3. Will Congress give Section 3 sharper teeth?
Currently, Section 3 is no replacement for Section 5—it’s simply one of the only remaining tools available. Rick Hasen, a law professor at the University of California-Irvine and author of The Voting Wars, summed it up on his blog: “This is a clunky way to cover only a subset of jurisdictions found to be intentionally discriminating—a tough legal standard to prove. And courts have discretion to grant or not grant bail-in, and to fashion the remedy as it sees fit. With lots of the worst racial discrimination in voting taking place on the local level, bail-in is no substitute for the old preclearance regime.”
But a number of legal experts have pointed to the potential for expanding Section 3 to make it more useful for preventing voter discrimination. New York University law professor Richard Pildes has argued that Congress should amend Section 3 to cover jurisdictions that violate the Motor Voter Registration Act and the Help America Vote Act, as well as violations of Section 2 of the Voting Rights Act, which prohibits laws that have a discriminatory effect. As Pildes notes, by expanding Section 3, Congressional Republicans could both undo a bit of the GOP reputation as the party of voter suppression but they wouldn’t have to actually name any states.

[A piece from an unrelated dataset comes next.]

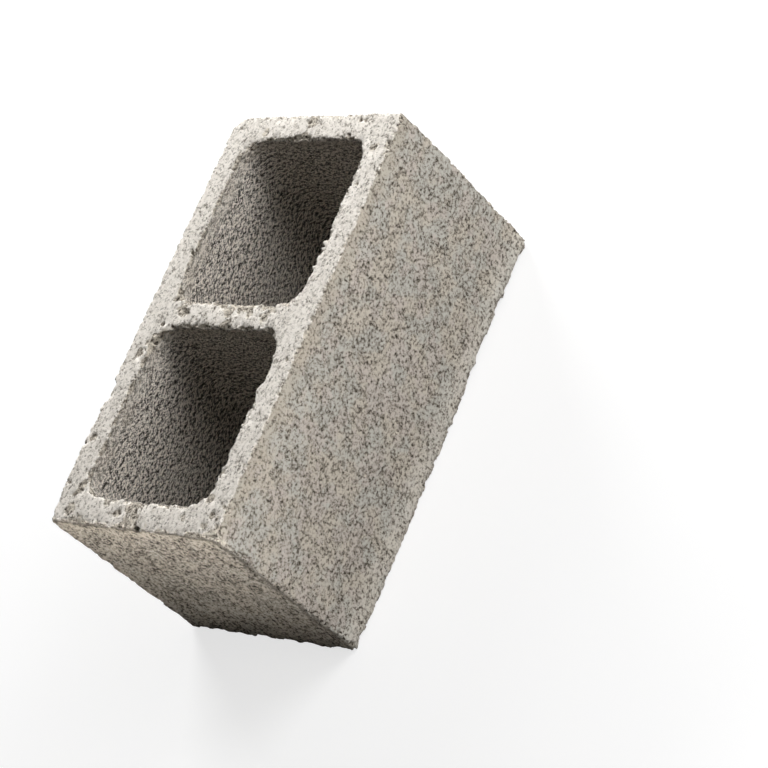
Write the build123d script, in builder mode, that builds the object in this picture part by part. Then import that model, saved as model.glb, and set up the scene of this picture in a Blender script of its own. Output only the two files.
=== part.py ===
import os

from build123d import *

# Hollow concrete block with two cores and plain ends.
# It stands as it was moulded: cores upright, the side that the core bar crossed on top.
# Origin at the middle of the underside, +X along the block, +Z up. Millimetres and degrees.

# Outside sizes
length = 397.0
width = 194.0
height = 194.0

# Wall thicknesses at the top, where the walls are thinnest
shell = 26.0
web = 25.5

# Cores
core_count = 2
core_corner = 24.0
core_draft = 1.0

# Rounded edges
mould_corner = 4.0
arris = 2.0
core_mouth = 1.5

# Mark that the core bar left across the webs, beside the middle of the top
bar_width = 16.5
bar_depth = 1.2
bar_offset = -1.5

core_length = (length - (core_count + 1) * web) / core_count
core_width = width - 2 * shell

with BuildPart() as block:
    # Solid block, as wide and long as the mould box
    with BuildSketch(Plane.XY):
        RectangleRounded(length, width, mould_corner)
    extrude(amount=height)

    # Cores, narrower towards the underside so that they could be drawn out
    with BuildSketch(Plane.XY.offset(height)):
        with GridLocations(core_length + web, 0, core_count, 1):
            RectangleRounded(core_length, core_width, core_corner)
    extrude(amount=-height, taper=core_draft, mode=Mode.SUBTRACT)

    # Outside edges of the top and the underside
    beds = block.faces().filter_by(Plane.XY)
    fillet([edge for bed in beds for edge in bed.outer_wire().edges()], arris)

    # Mouths of the cores
    beds = block.faces().filter_by(Plane.XY)
    mouths = [wire for bed in beds for wire in bed.inner_wires()]
    fillet([edge for mouth in mouths for edge in mouth.edges()], core_mouth)

    # Core bar mark, from end to end
    with BuildSketch(Plane.XY.offset(height)):
        with Locations((0, bar_offset)):
            Rectangle(length, bar_width)
    extrude(amount=-bar_depth, mode=Mode.SUBTRACT)

block.part.label = "concrete_block"
os.makedirs("parts", exist_ok=True)
export_step(block.part, "parts/concrete_block.step")
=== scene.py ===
import itertools
import math

import bpy
import numpy as np
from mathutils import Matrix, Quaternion, Vector


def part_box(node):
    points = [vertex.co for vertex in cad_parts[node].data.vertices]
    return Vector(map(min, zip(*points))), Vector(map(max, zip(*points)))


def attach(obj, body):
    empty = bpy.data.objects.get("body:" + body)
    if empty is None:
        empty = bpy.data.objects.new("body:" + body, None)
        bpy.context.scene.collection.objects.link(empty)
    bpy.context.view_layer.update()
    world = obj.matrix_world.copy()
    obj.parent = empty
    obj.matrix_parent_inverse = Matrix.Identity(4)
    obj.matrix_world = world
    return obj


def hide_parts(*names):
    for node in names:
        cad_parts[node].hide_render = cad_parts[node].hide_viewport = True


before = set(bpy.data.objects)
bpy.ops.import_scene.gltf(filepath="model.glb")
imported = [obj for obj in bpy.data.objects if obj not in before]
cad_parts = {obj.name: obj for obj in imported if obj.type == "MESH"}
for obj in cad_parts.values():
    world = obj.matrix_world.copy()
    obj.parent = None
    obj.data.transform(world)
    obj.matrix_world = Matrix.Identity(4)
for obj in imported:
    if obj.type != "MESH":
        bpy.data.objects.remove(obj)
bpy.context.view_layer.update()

# Hollow concrete block, upright as it was moulded, in the camera position of the photograph.
# Metres; X runs along the block, Z up its cores.

MM = 0.001

# The block's own sizes
low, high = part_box("concrete_block")
LENGTH, WIDTH, HEIGHT = high - low
SHELL = 26 * MM
WEB = 25.5 * MM
CORES = 2
CORE_CORNER = 24 * MM
CORE_DRAFT = math.tan(math.radians(1))

CORE_LENGTH = (LENGTH - (CORES + 1) * WEB) / CORES
CORE_WIDTH = WIDTH - 2 * SHELL
CORE_PITCH = CORE_LENGTH + WEB

# How finely the cast surface is meshed
GRID = 0.95 * MM
MOST_TRIANGLES = 196_000

# How far the worn surface may lie below and above the cast form, and the rounds that find it
DEEPEST = 9 * MM
HIGHEST = 3 * MM
ROUNDS = 10

# Rounding of the upright edges, of the beds' outer edges and of the cores' mouths, in millimetres
UPRIGHT_RADIUS = 3.4
ARRIS_RADIUS = 1.9
MOUTH_RADIUS = 1.2

# How much each of those edges has usually lost, in millimetres
UPRIGHT_LOSS = 2.2
ARRIS_LOSS = 1.2
MOUTH_LOSS = 1.4

# The corners above the +X end are rounder, in millimetres: place and reach
ROUND_CORNERS = [
    ((198.5, 97, 194), 30),
    ((198.5, -97, 194), 22),
]

# What has broken off the edges: sizes, and the millimetres that each takes with it
FLAKE_SIZE = 7.5 * MM
CHUNK_SIZE = 4.2 * MM
CRUMB_SIZE = 2.4 * MM
FLAKE_LOSS = 1.3
CHUNK_LOSS = 1.9
CRUMB_LOSS = 0.9
GAP_LOSS = 0.4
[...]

Travis Crum, a Yale Law School graduate, wrote a piece in the Yale Law Journal arguing that if Section 3 were broadened, it could actually have some advantages over Section 5. After all, the list of states covered under Section 5 was quite static. Section 3 allows for states to come under preclearance as they pass problematic laws, and would allow local jurisdictions, which often escape lawsuits because of costs, to come under similar scrutiny.